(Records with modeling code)
__________

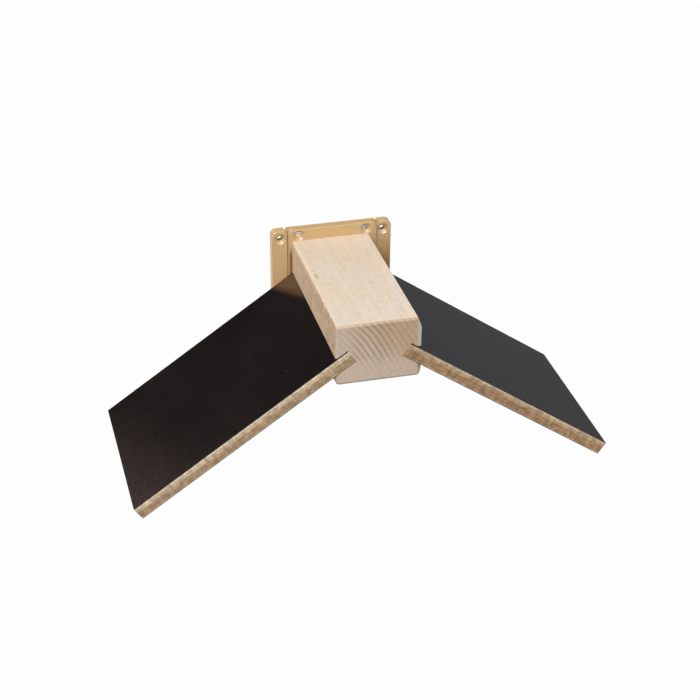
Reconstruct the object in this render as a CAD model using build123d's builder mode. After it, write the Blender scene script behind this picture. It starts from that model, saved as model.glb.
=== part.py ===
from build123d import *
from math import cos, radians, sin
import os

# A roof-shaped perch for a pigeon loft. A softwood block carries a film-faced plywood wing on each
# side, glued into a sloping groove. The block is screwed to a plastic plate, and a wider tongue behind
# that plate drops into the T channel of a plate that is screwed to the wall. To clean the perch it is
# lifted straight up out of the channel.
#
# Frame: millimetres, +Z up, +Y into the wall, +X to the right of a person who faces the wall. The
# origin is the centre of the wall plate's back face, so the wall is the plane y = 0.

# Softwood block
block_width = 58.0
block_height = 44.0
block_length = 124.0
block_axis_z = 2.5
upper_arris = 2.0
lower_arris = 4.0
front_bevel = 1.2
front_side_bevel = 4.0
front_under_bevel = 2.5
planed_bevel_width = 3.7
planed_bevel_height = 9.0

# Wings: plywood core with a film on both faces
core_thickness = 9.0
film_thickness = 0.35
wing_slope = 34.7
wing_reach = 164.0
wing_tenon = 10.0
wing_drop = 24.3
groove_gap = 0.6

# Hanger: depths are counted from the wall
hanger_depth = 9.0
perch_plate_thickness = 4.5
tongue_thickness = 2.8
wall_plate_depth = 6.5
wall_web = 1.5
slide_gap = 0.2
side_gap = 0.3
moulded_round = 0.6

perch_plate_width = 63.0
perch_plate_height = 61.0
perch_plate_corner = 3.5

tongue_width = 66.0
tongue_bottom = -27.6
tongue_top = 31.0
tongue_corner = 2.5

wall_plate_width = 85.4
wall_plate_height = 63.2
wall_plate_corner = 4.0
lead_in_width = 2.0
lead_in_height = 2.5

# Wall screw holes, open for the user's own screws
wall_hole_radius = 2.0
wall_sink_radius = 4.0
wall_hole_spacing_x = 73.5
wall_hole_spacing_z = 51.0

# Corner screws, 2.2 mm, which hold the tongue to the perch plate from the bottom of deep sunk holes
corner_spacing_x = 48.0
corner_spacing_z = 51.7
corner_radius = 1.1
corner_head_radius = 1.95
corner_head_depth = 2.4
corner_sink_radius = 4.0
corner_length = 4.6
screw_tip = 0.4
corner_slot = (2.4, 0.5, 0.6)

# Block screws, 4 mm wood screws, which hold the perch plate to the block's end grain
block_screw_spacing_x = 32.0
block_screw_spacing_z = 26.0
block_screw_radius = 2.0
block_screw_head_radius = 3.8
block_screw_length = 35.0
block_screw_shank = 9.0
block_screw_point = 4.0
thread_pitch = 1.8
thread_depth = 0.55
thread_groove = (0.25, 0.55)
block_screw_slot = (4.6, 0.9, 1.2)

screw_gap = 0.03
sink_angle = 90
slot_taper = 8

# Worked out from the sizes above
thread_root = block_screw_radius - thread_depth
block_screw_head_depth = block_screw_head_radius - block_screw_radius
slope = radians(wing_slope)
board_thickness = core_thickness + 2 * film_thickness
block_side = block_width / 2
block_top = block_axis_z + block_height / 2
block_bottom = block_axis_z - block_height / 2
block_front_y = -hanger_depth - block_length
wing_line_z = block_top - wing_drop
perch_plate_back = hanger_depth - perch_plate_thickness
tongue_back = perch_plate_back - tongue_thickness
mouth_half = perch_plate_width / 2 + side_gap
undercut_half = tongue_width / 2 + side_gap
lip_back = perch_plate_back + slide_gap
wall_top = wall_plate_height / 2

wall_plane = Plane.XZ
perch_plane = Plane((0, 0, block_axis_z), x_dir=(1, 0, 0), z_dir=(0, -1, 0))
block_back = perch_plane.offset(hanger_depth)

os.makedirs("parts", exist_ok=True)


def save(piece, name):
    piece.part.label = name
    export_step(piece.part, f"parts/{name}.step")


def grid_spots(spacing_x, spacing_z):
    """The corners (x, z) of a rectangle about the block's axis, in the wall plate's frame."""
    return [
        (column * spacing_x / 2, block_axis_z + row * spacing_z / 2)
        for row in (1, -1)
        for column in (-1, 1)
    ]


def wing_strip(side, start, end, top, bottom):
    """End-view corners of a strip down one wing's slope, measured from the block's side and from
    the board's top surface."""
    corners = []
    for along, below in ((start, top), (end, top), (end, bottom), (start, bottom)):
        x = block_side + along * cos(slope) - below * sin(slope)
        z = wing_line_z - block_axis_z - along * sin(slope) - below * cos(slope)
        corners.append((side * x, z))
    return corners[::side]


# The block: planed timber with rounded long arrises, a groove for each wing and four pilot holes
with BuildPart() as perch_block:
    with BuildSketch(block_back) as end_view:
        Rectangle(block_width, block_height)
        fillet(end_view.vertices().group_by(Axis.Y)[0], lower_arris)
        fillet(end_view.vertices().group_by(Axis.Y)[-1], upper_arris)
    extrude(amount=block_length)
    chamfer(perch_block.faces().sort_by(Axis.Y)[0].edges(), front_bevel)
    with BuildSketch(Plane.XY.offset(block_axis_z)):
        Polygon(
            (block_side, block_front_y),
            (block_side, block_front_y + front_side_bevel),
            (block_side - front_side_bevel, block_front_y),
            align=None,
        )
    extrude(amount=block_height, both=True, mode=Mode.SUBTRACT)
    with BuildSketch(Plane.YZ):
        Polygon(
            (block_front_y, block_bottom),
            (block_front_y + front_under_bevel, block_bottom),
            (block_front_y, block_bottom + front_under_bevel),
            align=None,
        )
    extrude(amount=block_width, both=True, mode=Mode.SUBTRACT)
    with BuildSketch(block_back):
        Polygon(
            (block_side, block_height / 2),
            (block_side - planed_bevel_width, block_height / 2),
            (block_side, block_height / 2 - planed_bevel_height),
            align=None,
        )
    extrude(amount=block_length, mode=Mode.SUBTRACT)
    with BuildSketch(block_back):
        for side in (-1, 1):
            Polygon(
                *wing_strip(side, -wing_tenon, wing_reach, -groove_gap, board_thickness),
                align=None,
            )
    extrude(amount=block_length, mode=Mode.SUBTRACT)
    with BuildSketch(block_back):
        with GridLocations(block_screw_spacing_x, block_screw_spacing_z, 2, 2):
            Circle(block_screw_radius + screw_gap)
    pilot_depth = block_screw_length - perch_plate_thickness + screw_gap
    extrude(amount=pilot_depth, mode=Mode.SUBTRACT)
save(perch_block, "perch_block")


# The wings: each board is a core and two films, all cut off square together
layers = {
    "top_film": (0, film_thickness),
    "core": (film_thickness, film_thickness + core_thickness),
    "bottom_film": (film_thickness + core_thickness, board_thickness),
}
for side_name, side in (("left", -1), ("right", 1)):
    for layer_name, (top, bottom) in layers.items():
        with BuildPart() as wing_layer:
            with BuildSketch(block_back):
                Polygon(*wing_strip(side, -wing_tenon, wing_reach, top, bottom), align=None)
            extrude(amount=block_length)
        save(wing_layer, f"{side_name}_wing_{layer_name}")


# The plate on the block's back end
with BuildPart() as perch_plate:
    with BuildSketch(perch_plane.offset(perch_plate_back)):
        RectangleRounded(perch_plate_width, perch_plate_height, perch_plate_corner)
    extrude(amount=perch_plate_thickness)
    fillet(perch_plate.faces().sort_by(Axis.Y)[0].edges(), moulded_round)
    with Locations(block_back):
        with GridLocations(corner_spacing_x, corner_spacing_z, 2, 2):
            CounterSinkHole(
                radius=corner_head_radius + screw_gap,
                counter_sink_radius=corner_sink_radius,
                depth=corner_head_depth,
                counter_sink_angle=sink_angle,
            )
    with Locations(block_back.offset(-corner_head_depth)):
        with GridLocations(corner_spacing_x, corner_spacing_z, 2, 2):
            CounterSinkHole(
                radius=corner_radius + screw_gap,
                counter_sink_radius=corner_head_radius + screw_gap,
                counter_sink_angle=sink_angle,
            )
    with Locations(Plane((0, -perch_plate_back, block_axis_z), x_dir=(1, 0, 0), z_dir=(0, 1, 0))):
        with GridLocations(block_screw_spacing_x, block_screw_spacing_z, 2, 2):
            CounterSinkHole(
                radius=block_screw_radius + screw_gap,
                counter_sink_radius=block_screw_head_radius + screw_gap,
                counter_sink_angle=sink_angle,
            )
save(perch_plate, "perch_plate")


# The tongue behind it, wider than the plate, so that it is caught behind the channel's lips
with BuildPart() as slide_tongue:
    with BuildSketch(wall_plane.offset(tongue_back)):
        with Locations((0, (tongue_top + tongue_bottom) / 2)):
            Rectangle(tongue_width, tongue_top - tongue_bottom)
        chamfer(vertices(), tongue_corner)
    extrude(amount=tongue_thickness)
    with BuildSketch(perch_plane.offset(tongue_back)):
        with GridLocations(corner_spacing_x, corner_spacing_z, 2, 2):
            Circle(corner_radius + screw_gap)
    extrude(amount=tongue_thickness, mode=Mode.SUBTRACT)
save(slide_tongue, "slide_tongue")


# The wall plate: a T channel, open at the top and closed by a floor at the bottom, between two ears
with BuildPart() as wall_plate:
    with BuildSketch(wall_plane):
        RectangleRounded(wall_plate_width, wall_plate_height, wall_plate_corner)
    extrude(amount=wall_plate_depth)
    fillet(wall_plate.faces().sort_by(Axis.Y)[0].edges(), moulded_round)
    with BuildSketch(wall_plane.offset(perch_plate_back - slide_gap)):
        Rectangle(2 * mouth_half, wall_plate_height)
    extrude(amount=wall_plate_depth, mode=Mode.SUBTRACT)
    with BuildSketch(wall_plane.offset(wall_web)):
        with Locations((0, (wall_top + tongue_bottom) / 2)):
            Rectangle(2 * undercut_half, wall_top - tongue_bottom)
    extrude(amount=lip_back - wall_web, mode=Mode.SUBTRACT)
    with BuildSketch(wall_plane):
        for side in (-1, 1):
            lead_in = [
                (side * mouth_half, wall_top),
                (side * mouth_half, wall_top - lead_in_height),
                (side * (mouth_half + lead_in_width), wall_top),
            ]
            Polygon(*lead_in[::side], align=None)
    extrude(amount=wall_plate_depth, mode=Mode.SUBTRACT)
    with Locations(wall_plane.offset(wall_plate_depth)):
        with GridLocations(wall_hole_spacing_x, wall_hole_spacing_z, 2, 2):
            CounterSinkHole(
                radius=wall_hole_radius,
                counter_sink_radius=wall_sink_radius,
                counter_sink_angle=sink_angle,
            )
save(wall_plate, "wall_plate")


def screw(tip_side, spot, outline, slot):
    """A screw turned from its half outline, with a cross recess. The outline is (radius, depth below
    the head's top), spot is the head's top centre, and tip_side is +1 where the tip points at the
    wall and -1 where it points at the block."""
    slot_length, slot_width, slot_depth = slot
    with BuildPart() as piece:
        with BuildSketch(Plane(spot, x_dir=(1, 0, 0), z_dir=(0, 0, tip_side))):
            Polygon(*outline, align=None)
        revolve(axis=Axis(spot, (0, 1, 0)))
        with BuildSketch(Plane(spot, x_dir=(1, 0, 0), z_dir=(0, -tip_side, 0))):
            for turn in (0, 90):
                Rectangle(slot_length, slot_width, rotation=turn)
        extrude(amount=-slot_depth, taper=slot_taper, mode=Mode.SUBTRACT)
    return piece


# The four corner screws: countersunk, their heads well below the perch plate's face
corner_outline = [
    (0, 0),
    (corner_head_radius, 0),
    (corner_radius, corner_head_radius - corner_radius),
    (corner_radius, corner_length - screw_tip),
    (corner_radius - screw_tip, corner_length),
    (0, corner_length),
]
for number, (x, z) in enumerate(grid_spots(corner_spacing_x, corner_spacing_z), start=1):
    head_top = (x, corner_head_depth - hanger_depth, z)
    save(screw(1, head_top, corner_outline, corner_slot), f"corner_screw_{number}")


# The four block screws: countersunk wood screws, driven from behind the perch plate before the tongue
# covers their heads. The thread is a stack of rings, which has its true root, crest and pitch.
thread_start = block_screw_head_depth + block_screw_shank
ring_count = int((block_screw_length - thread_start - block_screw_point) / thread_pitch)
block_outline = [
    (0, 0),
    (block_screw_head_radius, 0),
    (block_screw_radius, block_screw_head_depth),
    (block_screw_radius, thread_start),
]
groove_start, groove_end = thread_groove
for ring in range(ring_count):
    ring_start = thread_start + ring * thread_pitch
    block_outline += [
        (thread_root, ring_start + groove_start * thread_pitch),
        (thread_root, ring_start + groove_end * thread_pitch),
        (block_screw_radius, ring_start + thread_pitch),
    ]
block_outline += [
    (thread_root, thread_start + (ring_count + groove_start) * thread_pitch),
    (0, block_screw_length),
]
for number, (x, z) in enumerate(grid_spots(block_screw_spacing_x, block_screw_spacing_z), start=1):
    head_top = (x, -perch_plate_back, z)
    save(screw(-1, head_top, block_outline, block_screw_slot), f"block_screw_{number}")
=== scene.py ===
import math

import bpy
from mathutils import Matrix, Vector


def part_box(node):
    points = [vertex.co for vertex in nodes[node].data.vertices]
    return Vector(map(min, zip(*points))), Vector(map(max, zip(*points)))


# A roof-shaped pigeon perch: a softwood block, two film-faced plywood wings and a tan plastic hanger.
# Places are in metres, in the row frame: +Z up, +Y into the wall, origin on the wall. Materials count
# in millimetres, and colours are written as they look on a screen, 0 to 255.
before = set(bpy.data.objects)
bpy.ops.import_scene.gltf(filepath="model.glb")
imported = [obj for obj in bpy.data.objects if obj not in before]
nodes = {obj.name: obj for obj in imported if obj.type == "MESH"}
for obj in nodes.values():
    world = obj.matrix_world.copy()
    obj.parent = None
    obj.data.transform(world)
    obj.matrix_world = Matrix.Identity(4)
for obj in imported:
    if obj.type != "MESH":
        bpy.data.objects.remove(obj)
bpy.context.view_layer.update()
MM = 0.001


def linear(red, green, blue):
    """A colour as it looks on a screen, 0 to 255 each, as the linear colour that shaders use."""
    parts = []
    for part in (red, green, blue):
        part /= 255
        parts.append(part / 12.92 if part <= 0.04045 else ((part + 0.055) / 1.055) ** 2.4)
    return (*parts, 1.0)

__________

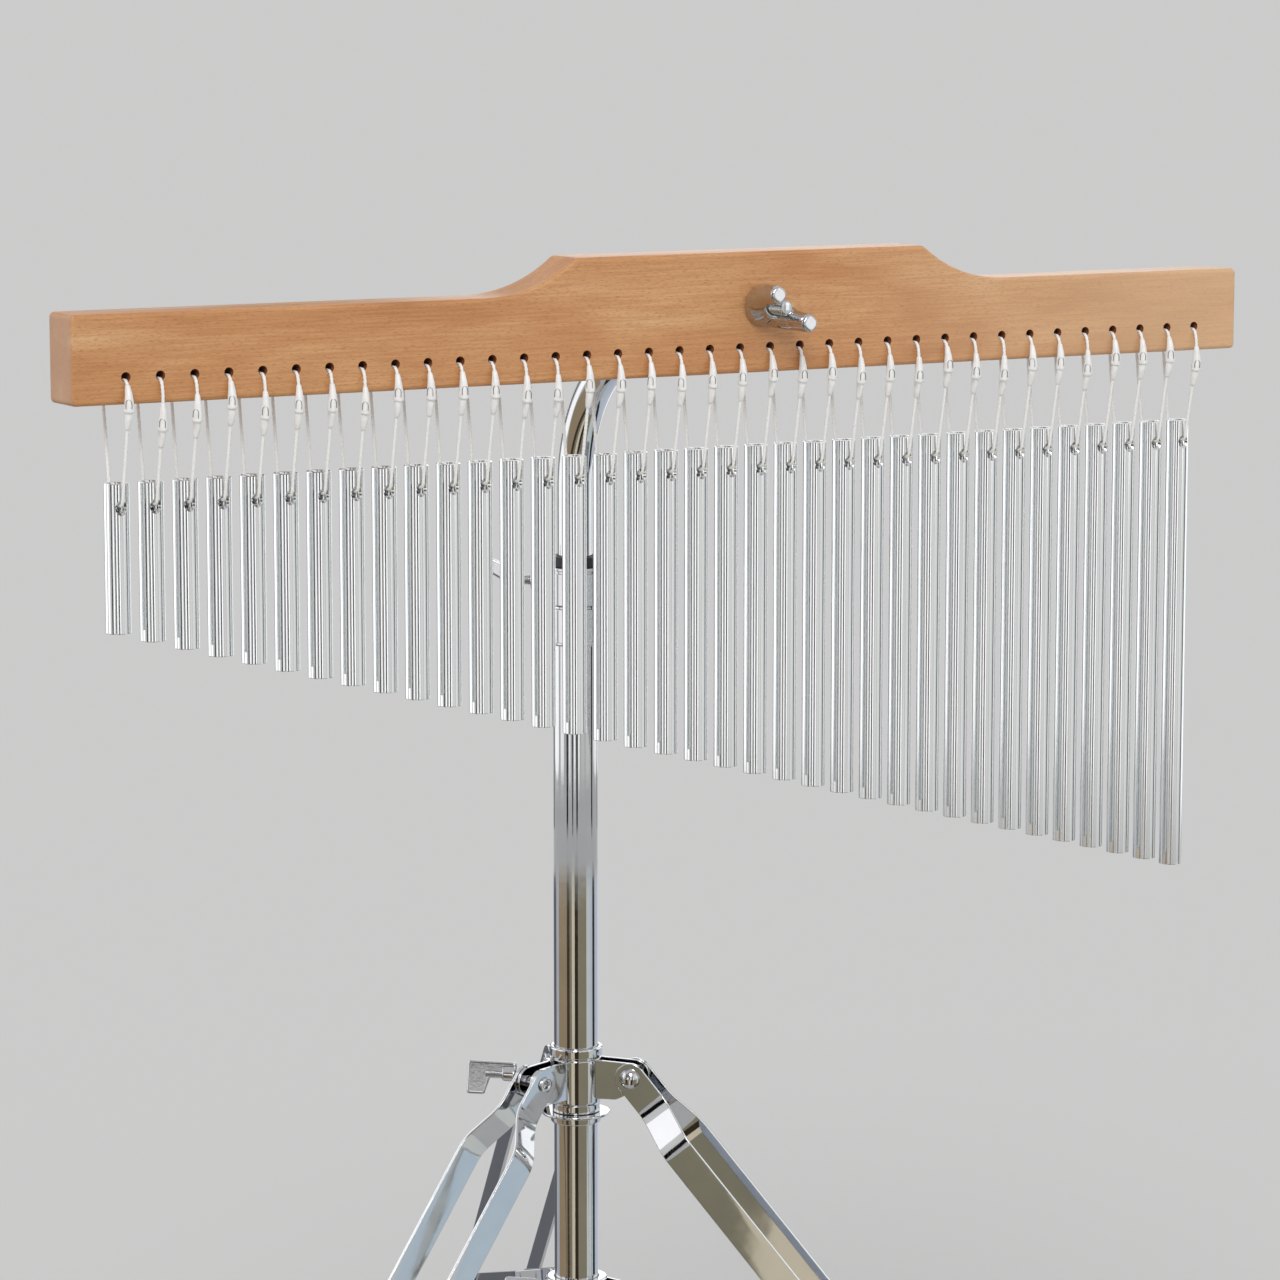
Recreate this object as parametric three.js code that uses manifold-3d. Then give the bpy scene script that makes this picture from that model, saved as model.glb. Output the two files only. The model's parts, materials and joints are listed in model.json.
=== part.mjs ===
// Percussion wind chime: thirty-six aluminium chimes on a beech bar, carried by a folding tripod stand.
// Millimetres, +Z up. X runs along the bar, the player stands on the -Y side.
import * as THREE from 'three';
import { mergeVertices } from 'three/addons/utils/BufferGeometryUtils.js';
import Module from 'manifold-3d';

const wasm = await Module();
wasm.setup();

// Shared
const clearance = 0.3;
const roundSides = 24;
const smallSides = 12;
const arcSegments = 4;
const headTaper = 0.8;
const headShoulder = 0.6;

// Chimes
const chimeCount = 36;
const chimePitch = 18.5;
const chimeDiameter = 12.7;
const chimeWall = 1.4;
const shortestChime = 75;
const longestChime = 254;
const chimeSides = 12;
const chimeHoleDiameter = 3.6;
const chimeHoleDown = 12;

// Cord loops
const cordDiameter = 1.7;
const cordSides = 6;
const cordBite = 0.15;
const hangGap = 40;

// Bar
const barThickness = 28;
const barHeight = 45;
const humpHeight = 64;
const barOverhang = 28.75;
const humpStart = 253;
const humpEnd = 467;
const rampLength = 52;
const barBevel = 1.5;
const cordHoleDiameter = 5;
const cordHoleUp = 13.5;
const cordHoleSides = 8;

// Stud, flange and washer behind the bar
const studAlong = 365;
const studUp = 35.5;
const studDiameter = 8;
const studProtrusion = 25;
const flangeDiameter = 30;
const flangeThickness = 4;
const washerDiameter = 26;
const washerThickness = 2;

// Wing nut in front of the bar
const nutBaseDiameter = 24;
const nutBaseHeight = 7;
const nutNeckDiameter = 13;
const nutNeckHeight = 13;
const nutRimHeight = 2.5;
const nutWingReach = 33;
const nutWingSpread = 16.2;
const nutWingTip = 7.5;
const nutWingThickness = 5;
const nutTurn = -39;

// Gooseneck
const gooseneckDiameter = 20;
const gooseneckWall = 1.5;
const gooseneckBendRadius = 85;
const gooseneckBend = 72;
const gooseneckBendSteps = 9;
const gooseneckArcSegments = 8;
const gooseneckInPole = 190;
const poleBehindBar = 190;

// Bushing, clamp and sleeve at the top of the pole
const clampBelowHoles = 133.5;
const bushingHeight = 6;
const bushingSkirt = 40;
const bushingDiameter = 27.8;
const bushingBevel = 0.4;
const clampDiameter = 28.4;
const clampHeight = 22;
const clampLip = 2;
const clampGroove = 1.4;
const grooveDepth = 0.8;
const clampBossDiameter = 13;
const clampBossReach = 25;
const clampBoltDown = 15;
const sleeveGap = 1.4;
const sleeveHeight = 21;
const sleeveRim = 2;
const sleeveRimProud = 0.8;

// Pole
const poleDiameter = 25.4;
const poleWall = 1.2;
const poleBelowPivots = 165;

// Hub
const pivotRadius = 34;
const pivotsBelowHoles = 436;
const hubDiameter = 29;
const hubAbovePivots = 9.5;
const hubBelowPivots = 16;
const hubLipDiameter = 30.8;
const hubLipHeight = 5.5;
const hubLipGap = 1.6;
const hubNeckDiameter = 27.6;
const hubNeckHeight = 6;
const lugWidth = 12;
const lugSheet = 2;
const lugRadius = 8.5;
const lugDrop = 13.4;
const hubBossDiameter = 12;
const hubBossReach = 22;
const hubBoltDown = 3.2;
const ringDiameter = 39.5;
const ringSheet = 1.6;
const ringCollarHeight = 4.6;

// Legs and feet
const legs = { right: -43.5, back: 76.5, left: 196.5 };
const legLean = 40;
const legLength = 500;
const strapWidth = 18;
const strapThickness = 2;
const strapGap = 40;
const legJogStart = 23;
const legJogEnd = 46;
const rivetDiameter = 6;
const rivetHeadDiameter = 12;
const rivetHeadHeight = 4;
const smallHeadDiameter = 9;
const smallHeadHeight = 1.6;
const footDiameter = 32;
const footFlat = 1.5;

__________

Given exercise » Begin at the line containing "Recreate this object", end at the line containing "const hangGap = 40;", and reproduce every line in that range exactly, both ends included.

Exercise response »
Recreate this object as parametric three.js code that uses manifold-3d. Then give the bpy scene script that makes this picture from that model, saved as model.glb. Output the two files only. The model's parts, materials and joints are listed in model.json.
=== part.mjs ===
// Percussion wind chime: thirty-six aluminium chimes on a beech bar, carried by a folding tripod stand.
// Millimetres, +Z up. X runs along the bar, the player stands on the -Y side.
import * as THREE from 'three';
import { mergeVertices } from 'three/addons/utils/BufferGeometryUtils.js';
import Module from 'manifold-3d';

const wasm = await Module();
wasm.setup();

// Shared
const clearance = 0.3;
const roundSides = 24;
const smallSides = 12;
const arcSegments = 4;
const headTaper = 0.8;
const headShoulder = 0.6;

// Chimes
const chimeCount = 36;
const chimePitch = 18.5;
const chimeDiameter = 12.7;
const chimeWall = 1.4;
const shortestChime = 75;
const longestChime = 254;
const chimeSides = 12;
const chimeHoleDiameter = 3.6;
const chimeHoleDown = 12;

// Cord loops
const cordDiameter = 1.7;
const cordSides = 6;
const cordBite = 0.15;
const hangGap = 40;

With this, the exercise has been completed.